§ **Set task**:
Below are records; count the lines that contain "with" and give only the total.

- - -

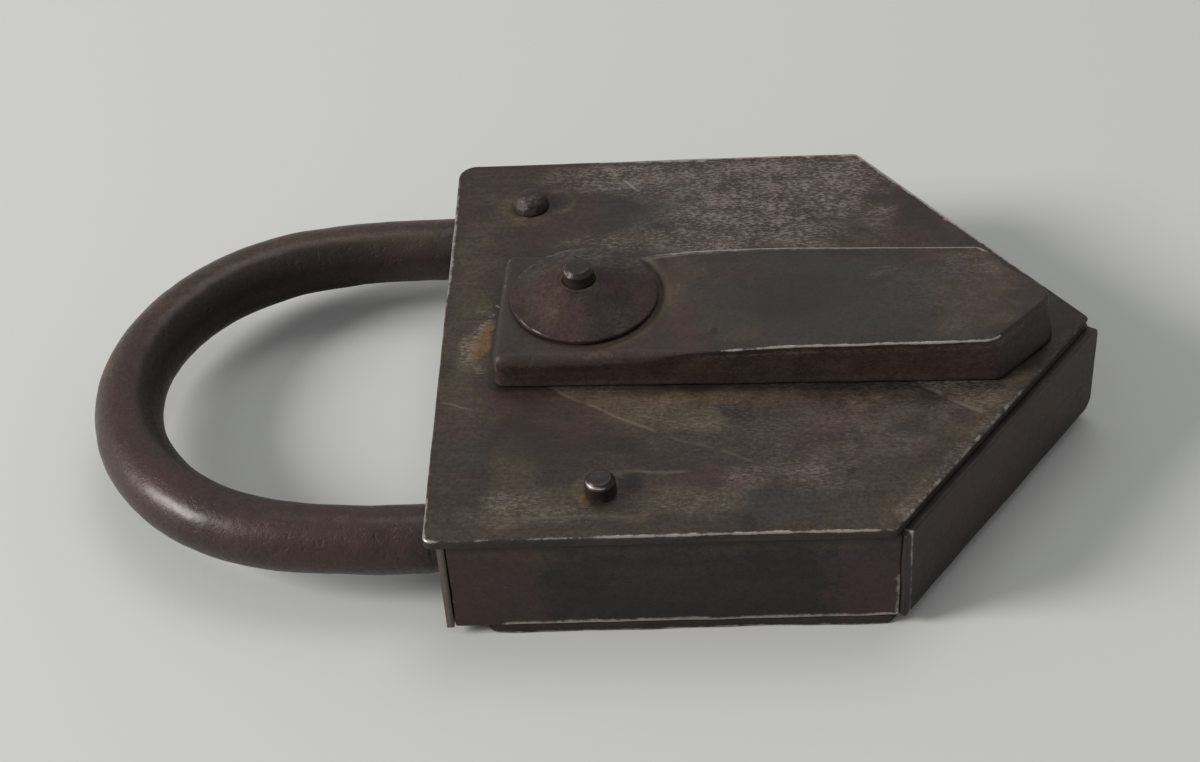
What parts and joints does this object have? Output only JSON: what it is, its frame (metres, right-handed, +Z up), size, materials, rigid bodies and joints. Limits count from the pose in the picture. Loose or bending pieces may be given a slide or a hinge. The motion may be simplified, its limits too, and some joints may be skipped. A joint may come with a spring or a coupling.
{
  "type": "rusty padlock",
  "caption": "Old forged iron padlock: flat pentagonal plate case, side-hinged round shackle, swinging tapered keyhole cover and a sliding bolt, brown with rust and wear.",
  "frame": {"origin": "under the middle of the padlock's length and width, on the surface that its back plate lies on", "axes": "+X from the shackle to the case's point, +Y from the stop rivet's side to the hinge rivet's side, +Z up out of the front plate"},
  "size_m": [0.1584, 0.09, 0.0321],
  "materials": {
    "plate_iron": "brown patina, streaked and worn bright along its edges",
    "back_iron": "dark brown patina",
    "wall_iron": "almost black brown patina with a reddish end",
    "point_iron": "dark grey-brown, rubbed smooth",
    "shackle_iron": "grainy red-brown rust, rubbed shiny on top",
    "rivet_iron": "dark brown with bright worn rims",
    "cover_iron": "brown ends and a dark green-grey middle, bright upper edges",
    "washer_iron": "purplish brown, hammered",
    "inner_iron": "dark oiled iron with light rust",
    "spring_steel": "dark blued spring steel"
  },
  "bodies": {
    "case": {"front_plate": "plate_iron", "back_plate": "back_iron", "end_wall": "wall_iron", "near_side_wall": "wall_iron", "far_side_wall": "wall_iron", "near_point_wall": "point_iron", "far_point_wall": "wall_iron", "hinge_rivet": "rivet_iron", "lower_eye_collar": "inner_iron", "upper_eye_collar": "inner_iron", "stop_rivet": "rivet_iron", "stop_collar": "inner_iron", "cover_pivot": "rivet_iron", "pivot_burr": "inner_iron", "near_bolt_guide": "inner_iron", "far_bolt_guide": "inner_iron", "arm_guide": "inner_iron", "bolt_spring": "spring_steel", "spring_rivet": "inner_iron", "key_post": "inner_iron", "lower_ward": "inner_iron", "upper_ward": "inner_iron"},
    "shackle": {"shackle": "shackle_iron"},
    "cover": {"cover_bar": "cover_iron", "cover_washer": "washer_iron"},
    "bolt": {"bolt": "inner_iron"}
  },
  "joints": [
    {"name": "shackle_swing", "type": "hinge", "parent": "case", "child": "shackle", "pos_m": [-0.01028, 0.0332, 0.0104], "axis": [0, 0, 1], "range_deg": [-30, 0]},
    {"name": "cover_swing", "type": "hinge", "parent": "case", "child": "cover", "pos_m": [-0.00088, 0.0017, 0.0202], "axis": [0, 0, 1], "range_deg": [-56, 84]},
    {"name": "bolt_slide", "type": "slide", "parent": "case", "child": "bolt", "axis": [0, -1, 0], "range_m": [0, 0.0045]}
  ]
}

- - -

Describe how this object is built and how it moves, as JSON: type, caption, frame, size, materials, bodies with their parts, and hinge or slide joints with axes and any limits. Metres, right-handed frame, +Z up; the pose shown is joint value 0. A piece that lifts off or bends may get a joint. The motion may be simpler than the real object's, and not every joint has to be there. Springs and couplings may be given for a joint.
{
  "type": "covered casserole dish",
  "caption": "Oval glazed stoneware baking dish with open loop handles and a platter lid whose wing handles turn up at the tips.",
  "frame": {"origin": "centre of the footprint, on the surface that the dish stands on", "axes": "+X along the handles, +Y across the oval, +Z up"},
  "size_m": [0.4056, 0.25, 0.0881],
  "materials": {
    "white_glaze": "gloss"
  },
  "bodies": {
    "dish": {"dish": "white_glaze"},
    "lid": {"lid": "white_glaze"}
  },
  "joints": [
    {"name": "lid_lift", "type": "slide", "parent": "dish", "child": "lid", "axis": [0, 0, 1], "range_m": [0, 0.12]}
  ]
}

- - -

§ **Solution to this task**:
7